Lc 17,26-37
Jesús dijo a sus discípulos: “Como sucedió en los días de Noé, así ocurrirá también en los días del Hijo del hombre. Comían, bebían y tomaban mujer o marido, hasta que entró Noé en el arca. Entonces vino el diluvio y los hizo perecer a todos. Lo mismo sucedió en los días de Lot: comían, bebían, compraban, vendían, plantaban y construían; pero el día que salió Lot de Sodoma, llovió fuego y azufre del cielo, que destruyó a todos. Así sucederá el Día en que el Hijo del hombre se manifieste. Aquel Día, el que esté en el terrado y tenga sus enseres en casa, que no baje a recogerlos; y, de igual modo, el que esté en el campo, que no se vuelva atrás. Acordaos de la mujer de Lot.
Quien intente preservar su vida, la perderá; y quien la pierda, la conservará. Os digo que aquella noche estarán dos en un mismo lecho: uno será tomado, y el otro dejado; habrá dos mujeres moliendo juntas: una será tomada, y la otra dejada.” Entonces le preguntaron: “¿Dónde, Señor?” Él les respondió: “Donde esté el cuerpo, allí también se reunirán los buitres.”
Repetidas veces el Señor nos hace notar nuestra ceguera, y a veces lo hace con palabras muy claras. Y es que a menudo nosotros no vemos ni comprendemos lo que realmente sucede; sino que nos quedamos atrapados en nosotros mismos y no somos capaces de identificar los signos de los tiempos. No se requiere de una gran iluminación para ver adónde conduce una vida que se aleja de Dios… Se enreda en este mundo y se cierra a las más finas manifestaciones del Espíritu de Dios, que es quien nos hace vigilantes y atentos en la espera del Advenimiento del Señor, preparándonos realmente para su Retorno. De hecho, el encuentro con Él no tendrá lugar únicamente al Final de los Tiempos para la humanidad entera; sino que también sucede para cada uno en la hora de su muerte…

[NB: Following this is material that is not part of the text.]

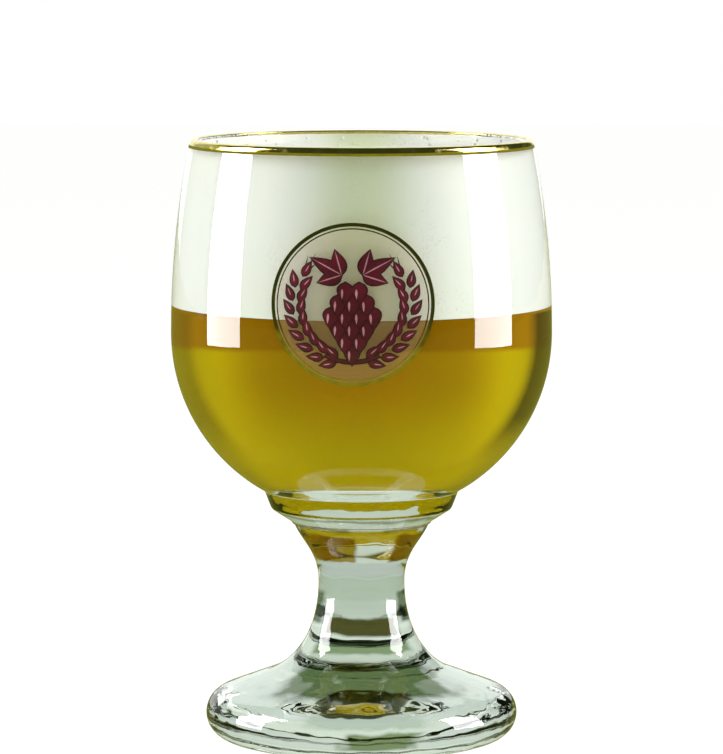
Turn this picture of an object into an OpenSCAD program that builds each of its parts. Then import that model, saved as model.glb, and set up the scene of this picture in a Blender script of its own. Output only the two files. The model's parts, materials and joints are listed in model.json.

Sólo podemos agradecer al Señor por poder escuchar una y otra vez estas palabras del Evangelio, viéndonos hoy en día confrontados a una notable tendencia que quita fuerza a la seriedad de nuestra vida y del rumbo por el que optemos; una tendencia que prefiere evitar el señalar las consecuencias de una vida alejada de Dios… Quizá en tiempos pasados se ponía mucho énfasis en el aspecto del pecado y se tenía menos presente la misericordia de Dios. ¡Pero hoy parece estarse cambiando al extremo opuesto! Y si uno se pregunta cuál de las dos posiciones podría acarrear peores daños, yo diría, desde mi punto de vista, que el trato demasiado laxo del pecado es aún más grave, porque nubla nuestra conciencia. La excesiva insistencia en el pecado, por el contrario, ciertamente infunde temor y también distorsiona la imagen del Padre amoroso… Pero mejor evitar el pecado por miedo, que pecar con ligereza y frivolidad, cargando culpas sobre uno mismo y convirtiéndose en carga para los demás.
Lo más provechoso para el hombre es tener la imagen adecuada sobre el pecado y sobre Dios: Que procure evitar el pecado, movido tanto por el amor a Dios como por el espíritu de temor; sabiendo, a la vez, que, si fue débil y cayó, puede acudir a su amoroso Padre, que lo está esperando. Él le perdonará, lo levantará y le enseñará a seguir en su camino.
¡El Día del Señor llegará! ¡Hacia él nos dirigimos y en él nos enfocamos! El Señor nos recuerda lo que sucedió con la mujer de Lot, que miró hacia atrás y no estuvo dispuesta a dejarlo todo incondicionalmente (cf. Gen 19,26).
Uno no debería tratar de mermar la fuerza apocalíptica de este pasaje evangélico; sino que hemos de dejarnos impactar por él. Ciertamente el miedo no es la actitud adecuada para enfrentarse a estas palabras del Señor; pero sí la vigilancia, para no ser ciegos ante los sucesos actuales y para tomar las medidas espirituales adecuadas en estas circunstancias. Además, no sólo hemos de tomarlo como una exhortación para la salvación de nuestra propia alma; sino también como un llamado a llevar a otras personas la luz del Evangelio. Nadie conoce la hora precisa en que vendrá el Señor, por ello hemos de aprovechar el tiempo, para que, al volver, Él nos encuentre sirviendo en su Reino:
“Porque, cuando la voz del arcángel y la trompeta de Dios den la señal, el Señor mismo descenderá del cielo” (1Tes 4,16).